Exercise task: Return, exactly as written, the lines from the one containing "cutter = extrude(tooth_gap(), amount=plate_thickness, both=True)" through the one containing "depsgraph = bpy.context.evaluated_depsgraph_get()", with both ends included.

>> Begin

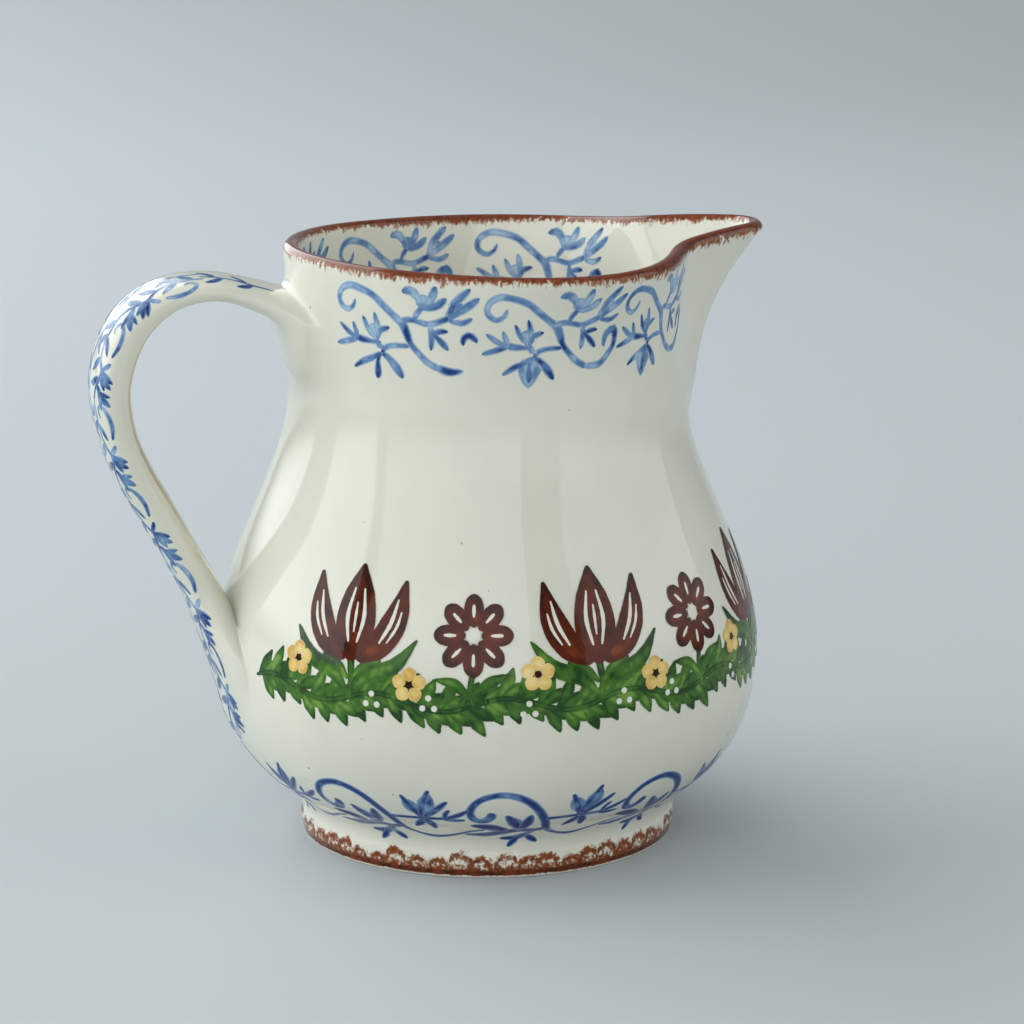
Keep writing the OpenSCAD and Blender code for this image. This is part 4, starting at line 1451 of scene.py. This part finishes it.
deselect_all()
bpy.ops.mesh.primitive_plane_add(size=PAPER_SIZE)
paper = bpy.context.object
paper.name = "paper_cove"
bpy.ops.object.mode_set(mode="EDIT")
bpy.ops.mesh.select_all(action="SELECT")
bpy.ops.mesh.subdivide(number_cuts=PAPER_CUTS)
bpy.ops.object.mode_set(mode="OBJECT")
flat = points_of(paper)
past = np.maximum(flat[:, 1] - SWEEP_START, 0)
bend = np.minimum(past/SWEEP_R, math.pi/2)
flat[:, 1] = np.minimum(flat[:, 1], SWEEP_START) + SWEEP_R*np.sin(bend)
flat[:, 2] = SWEEP_R*(1 - np.cos(bend)) + np.maximum(past - SWEEP_R*math.pi/2, 0)
set_points(paper, flat)
bpy.ops.object.shade_smooth()
paper_finish = bpy.data.materials.new("pale_paper")
paper_finish.use_nodes = True
paper_shader = paper_finish.node_tree.nodes["Principled BSDF"]
paper_shader.inputs["Base Color"].default_value = PAPER_GREY
paper_shader.inputs["Roughness"].default_value = PAPER_ROUGHNESS
paper_shader.inputs["Specular IOR Level"].default_value = PAPER_SHINE
paper.data.materials.append(paper_finish)
print("paper cove:", len(paper.data.polygons), "faces")

# %% [markdown]
# ### The lamps
# Three tall windows of soft light stand round the jug: a near one at the back left, the widest
# at the front left, and a weak one at the right, with a faint box overhead. A glossy pot shows
# its lamps: their reflections are the long pale stripes on the belly. A window that stopped
# short would draw a hard line round the shoulder, so each begins dim at its sill and grows
# brighter in a few strips. The lamps stay weak enough for the slip to show its own colour.


# %% Lamps and the room's own light
FADE_STRIPS = 6
WINDOW_SILL = 0.05
COOL_SIDE = (0.96, 0.99, 1.0)
ROOM_COLOUR = (0.95, 0.98, 1.0, 1)
ROOM_LIGHT = 0.30


def softbox(name, at, towards, width, height, brightness, colour=(1, 1, 1)):
    """A flat lamp. Its power follows from how bright its face is, so that strips of it match."""
    deselect_all()
    bpy.ops.object.light_add(type="AREA", location=at)
    lamp = bpy.context.object
    lamp.name = name
    lamp.data.shape = "RECTANGLE"
    lamp.data.size = width
    lamp.data.size_y = height
    lamp.data.energy = brightness*math.pi*width*height
    lamp.data.color = colour
    lamp.rotation_euler = (Vector(towards) - Vector(at)).to_track_quat("-Z", "Y").to_euler()


def fading_window(name, x, y, width, full_z, top_z, brightness, colour=(1, 1, 1)):
    """An upright window that faces the jug, dim at its sill and at its full brightness from full_z."""
    middle_z = (full_z + top_z)/2
    softbox(name, (x, y, middle_z), (0, 0, middle_z), width, top_z - full_z, brightness, colour)
    strip = (full_z - WINDOW_SILL)/FADE_STRIPS
    for k in range(FADE_STRIPS):
        z = WINDOW_SILL + (k + 0.5)*strip
        dimmed = brightness*(k + 0.5)/FADE_STRIPS
        softbox(f"{name}_fade_{k}", (x, y, z), (0, 0, z), width, strip, dimmed, colour)


fading_window("left_window", x=-0.965, y=0.714, width=3.1, full_z=0.20, top_z=2.1, brightness=2.35,
              colour=COOL_SIDE)
fading_window("front_window", x=-1.12, y=-1.90, width=3.4, full_z=0.40, top_z=2.2, brightness=1.34)
fading_window("right_fill", x=1.9, y=-0.9, width=3.0, full_z=0.40, top_z=2.2, brightness=1.02)
softbox("top_box", at=(0.0, 0.2, 1.9), towards=(0, 0, 0.08), width=2.0, height=2.0, brightness=0.24)
world = bpy.data.worlds.new("room_light")
bpy.context.scene.world = world
world.use_nodes = True
world.node_tree.nodes["Background"].inputs["Color"].default_value = ROOM_COLOUR
world.node_tree.nodes["Background"].inputs["Strength"].default_value = ROOM_LIGHT

# %% [markdown]
# ## The camera
# It stands where the photographer stood: looking down a little over the rim, turned twelve
# degrees past the side view, with a long lens that keeps the jug's sides from spreading.

# %% Camera at the photograph's place
CAMERA_AT = (-0.20133, -0.94719, 0.30373)
LOOKS_AT = (0.00680, 0.00041, 0.08292)
LENS = 135.28
SENSOR = 36
deselect_all()
bpy.ops.object.camera_add(location=CAMERA_AT)
camera = bpy.context.object
camera.name = "photo_view"
camera.data.lens = LENS
camera.data.sensor_width = SENSOR
camera.rotation_euler = (Vector(LOOKS_AT) - Vector(CAMERA_AT)).to_track_quat("-Z", "Y").to_euler()
bpy.context.scene.camera = camera
bpy.context.scene.view_settings.view_transform = "Standard"
print("camera lens:", LENS)
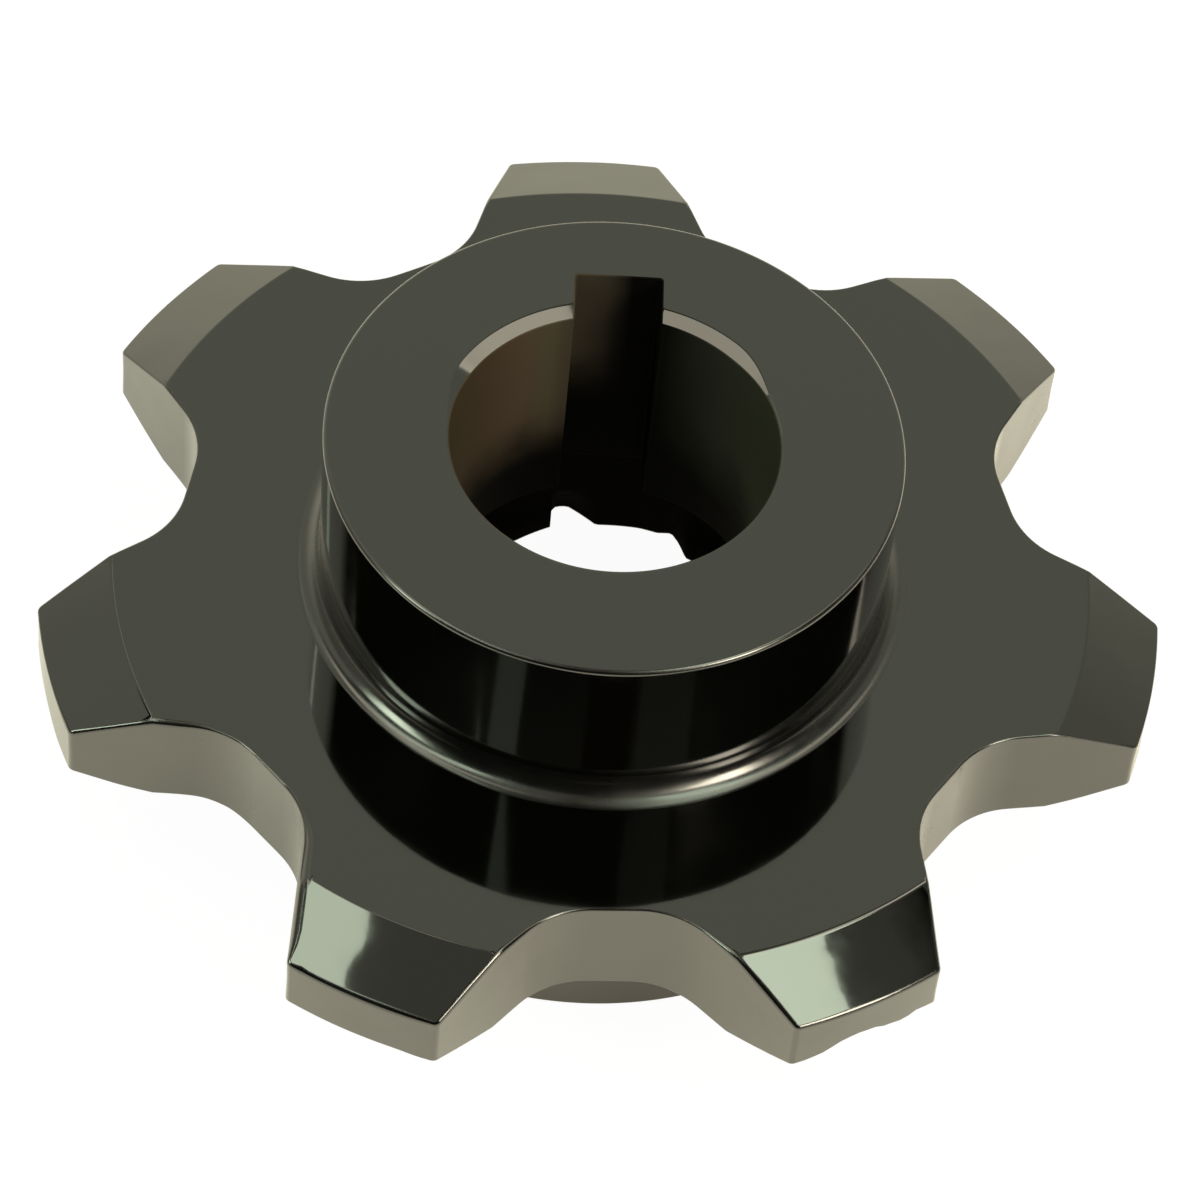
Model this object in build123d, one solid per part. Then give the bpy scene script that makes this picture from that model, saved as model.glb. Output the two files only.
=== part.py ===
from build123d import *
from math import cos, pi, radians, sin, tan
import os

# A seven-tooth chain sprocket, forged and turned from one piece of steel:
# a toothed plate, a keyed hub on its upper side and a recessed ring on its lower side.
# Millimetres. Z is the bore's axis, Z = 0 is the middle of the plate, where the chain
# runs, and one tooth points along +Y.

# The chain that it drives
tooth_count = 7
chain_pitch = 41.4
roller_diameter = 16.66

# Toothed plate
tip_rise = 4.54           # how far the tooth tips stand out past the pitch circle
plate_thickness = 11.4
tip_land = 5.4            # width of the tooth tips, between the two turned bevels
bevel_angle = 23.5        # slope of those bevels, from the plate's faces
seat_clearance = 0.07     # seat radius, less the roller's radius
seat_floor_length = 4.0   # straight floor between the two arcs of a seat
flank_angle = 44.5        # lean of a tooth flank from the middle of its gap
gap_cut_past_tips = 5.0   # how far the cut for a gap runs on past the tooth tips
edge_break = 0.3          # taken off the sharp edges all round each gap

# Hub, above the plate
hub_diameter = 52.8
hub_height = 17.55
hub_rim_round = 0.4
hub_foot_fillet = 2.0

# Ring, below the plate
ring_diameter = 65.0
ring_height = 15.0
ring_rim_chamfer = 1.0
ring_foot_fillet = 3.0
recess_diameter = 49.0
recess_depth = 17.7       # from the ring's lower face up past the plate's lower face
recess_mouth_chamfer = 1.0
recess_corner_chamfer = 1.0

# Bore and keyway
bore_diameter = 30.0
bore_mouth_width = 1.15   # of the shallow countersink at the hub end, all round the bore
bore_mouth_depth = 0.4
bore_lower_chamfer = 1.2
keyway_width = 8.0
keyway_depth = 4.5        # past the bore's wall, at the middle of the keyway
keyway_angle = 87.0       # from +X, so the keyway stands 3 degrees off the tooth on +Y

# Places worked out from the sizes above
pitch_radius = chain_pitch / (2 * sin(pi / tooth_count))
seat_radius = roller_diameter / 2 + seat_clearance
root_radius = pitch_radius - seat_radius
tip_radius = pitch_radius + tip_rise
plate_top = plate_thickness / 2
bevel_start_radius = tip_radius - (plate_thickness - tip_land) / 2 / tan(radians(bevel_angle))
hub_top = plate_top + hub_height
ring_bottom = -plate_top - ring_height
recess_ceiling = ring_bottom + recess_depth
bore_radius = bore_diameter / 2


def turned_blank():
    """The whole turned form, with its bore and recess, before the teeth are cut."""
    corners = {
        "bore_mouth": (bore_radius + bore_mouth_width, hub_top),
        "hub_rim": (hub_diameter / 2, hub_top),
        "hub_foot": (hub_diameter / 2, plate_top),
        "upper_bevel_start": (bevel_start_radius, plate_top),
        "upper_tip": (tip_radius, tip_land / 2),
        "lower_tip": (tip_radius, -tip_land / 2),
        "lower_bevel_start": (bevel_start_radius, -plate_top),
        "ring_foot": (ring_diameter / 2, -plate_top),
        "ring_rim": (ring_diameter / 2, ring_bottom),
        "recess_mouth": (recess_diameter / 2, ring_bottom),
        "recess_corner": (recess_diameter / 2, recess_ceiling),
        "bore_bottom": (bore_radius, recess_ceiling),
        "bore_mouth_foot": (bore_radius, hub_top - bore_mouth_depth),
    }
    with BuildPart() as blank:
        with BuildSketch(Plane.YZ) as section:
            with BuildLine():
                Polyline(*corners.values(), close=True)
            make_face()

            def at(name):
                return section.vertices().sort_by_distance(Vector(*corners[name]))[0]

            fillet(at("hub_rim"), hub_rim_round)
            fillet(at("hub_foot"), hub_foot_fillet)
            fillet(at("ring_foot"), ring_foot_fillet)
            chamfer(at("ring_rim"), ring_rim_chamfer)
            chamfer(at("recess_mouth"), recess_mouth_chamfer)
            chamfer(at("recess_corner"), recess_corner_chamfer)
            chamfer(at("bore_bottom"), bore_lower_chamfer)
        revolve(axis=Axis.Z)
    return blank.part


def tooth_gap():
    """The outline of one gap, opening along +Y: floor, two roller seats and two flanks."""
    seat_sweep = 90 - flank_angle
    floor_end = Vector(seat_floor_length / 2, root_radius)
    seat_centre = floor_end + Vector(0, seat_radius)
    seat_end = seat_centre + seat_radius * Vector(sin(radians(seat_sweep)), -cos(radians(seat_sweep)))
    mouth_rise = tip_radius + gap_cut_past_tips - seat_end.Y
    mouth_end = seat_end + mouth_rise * Vector(tan(radians(flank_angle)), 1)
    with BuildSketch() as gap:
        with BuildLine():
            Line((0, root_radius), floor_end)
            CenterArc(seat_centre, seat_radius, -90, seat_sweep)
            Line(seat_end, mouth_end)
            Line(mouth_end, (0, mouth_end.Y))
            mirror(about=Plane.YZ)
        make_face()
    return gap.sketch


def keyway():
    """The slot that the key slides into, open to the bore over its whole length."""
    floor_distance = bore_radius + keyway_depth
    slot = Box(floor_distance, keyway_width, hub_top - ring_bottom, align=(Align.MIN, Align.CENTER, Align.MIN))
    return Rot(0, 0, keyway_angle) * Pos(0, 0, ring_bottom) * slot


def toothed_blank():
    """The turned form with a gap cut between each two teeth, and the edges of the gaps broken."""
    blank = turned_blank()
    cutter = extrude(tooth_gap(), amount=plate_thickness, both=True)
    cuts = PolarLocations(0, tooth_count, start_angle=180 / tooth_count) * cutter
    toothed = blank - cuts
    sharp_edges = new_edges(blank, *cuts, combined=toothed)
    return toothed.chamfer(edge_break, None, sharp_edges)


os.makedirs("parts", exist_ok=True)
body = toothed_blank() - keyway()
body.label = "sprocket"
export_step(body, "parts/sprocket.step")
print("sprocket volume", round(body.volume), "mm3, pitch diameter", round(2 * pitch_radius, 2))
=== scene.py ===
import math

import bpy
from mathutils import Matrix, Vector, noise


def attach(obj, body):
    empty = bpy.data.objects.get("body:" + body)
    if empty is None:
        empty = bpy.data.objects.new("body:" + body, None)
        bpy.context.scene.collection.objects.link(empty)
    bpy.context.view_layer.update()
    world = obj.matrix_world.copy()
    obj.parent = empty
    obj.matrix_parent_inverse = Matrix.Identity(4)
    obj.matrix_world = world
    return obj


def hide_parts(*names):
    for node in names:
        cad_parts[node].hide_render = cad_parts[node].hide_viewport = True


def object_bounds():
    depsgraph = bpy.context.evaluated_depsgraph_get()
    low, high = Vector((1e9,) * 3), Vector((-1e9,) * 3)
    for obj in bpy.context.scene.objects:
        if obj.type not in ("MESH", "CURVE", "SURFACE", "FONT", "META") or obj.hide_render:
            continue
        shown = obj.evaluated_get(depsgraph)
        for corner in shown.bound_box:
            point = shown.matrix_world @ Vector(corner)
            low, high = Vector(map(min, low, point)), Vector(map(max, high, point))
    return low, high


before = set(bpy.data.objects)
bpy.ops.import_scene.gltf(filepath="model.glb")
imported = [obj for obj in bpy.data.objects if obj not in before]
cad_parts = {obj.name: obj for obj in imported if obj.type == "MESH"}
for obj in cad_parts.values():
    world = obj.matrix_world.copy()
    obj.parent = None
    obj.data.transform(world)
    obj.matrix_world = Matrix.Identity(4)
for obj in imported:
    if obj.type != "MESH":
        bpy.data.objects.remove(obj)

cadLow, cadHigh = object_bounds()
print("frame loaded, CAD box", [round(v * 1000, 2) for v in (*cadLow, *cadHigh)])

mm = 0.001


def hexToLinear(code):
    channels = [int(code[i:i + 2], 16) / 255 for i in (1, 3, 5)]
    return tuple(c / 12.92 if c <= 0.04045 else ((c + 0.055) / 1.055) ** 2.4 for c in channels) + (1.0,)


def addNode(tree, kind, settings=None, links=None):
    # settings go to the node's own properties or to its sockets, which are given by name or by number
    node = tree.nodes.new(kind)
    for name, value in (settings or {}).items():
        if isinstance(name, str) and hasattr(node, name) and name not in node.inputs:
            setattr(node, name, value)
        else:
            node.inputs[name].default_value = value
    for name, socket in (links or {}).items():
        tree.links.new(socket, node.inputs[name])
    return node


def newMaterial(name):
    material = bpy.data.materials.new(name)
    material.use_nodes = True
    material.node_tree.nodes.clear()
    return material, material.node_tree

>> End

Correct response:
    cutter = extrude(tooth_gap(), amount=plate_thickness, both=True)
    cuts = PolarLocations(0, tooth_count, start_angle=180 / tooth_count) * cutter
    toothed = blank - cuts
    sharp_edges = new_edges(blank, *cuts, combined=toothed)
    return toothed.chamfer(edge_break, None, sharp_edges)


os.makedirs("parts", exist_ok=True)
body = toothed_blank() - keyway()
body.label = "sprocket"
export_step(body, "parts/sprocket.step")
print("sprocket volume", round(body.volume), "mm3, pitch diameter", round(2 * pitch_radius, 2))
=== scene.py ===
import math

import bpy
from mathutils import Matrix, Vector, noise


def attach(obj, body):
    empty = bpy.data.objects.get("body:" + body)
    if empty is None:
        empty = bpy.data.objects.new("body:" + body, None)
        bpy.context.scene.collection.objects.link(empty)
    bpy.context.view_layer.update()
    world = obj.matrix_world.copy()
    obj.parent = empty
    obj.matrix_parent_inverse = Matrix.Identity(4)
    obj.matrix_world = world
    return obj


def hide_parts(*names):
    for node in names:
        cad_parts[node].hide_render = cad_parts[node].hide_viewport = True


def object_bounds():
    depsgraph = bpy.context.evaluated_depsgraph_get()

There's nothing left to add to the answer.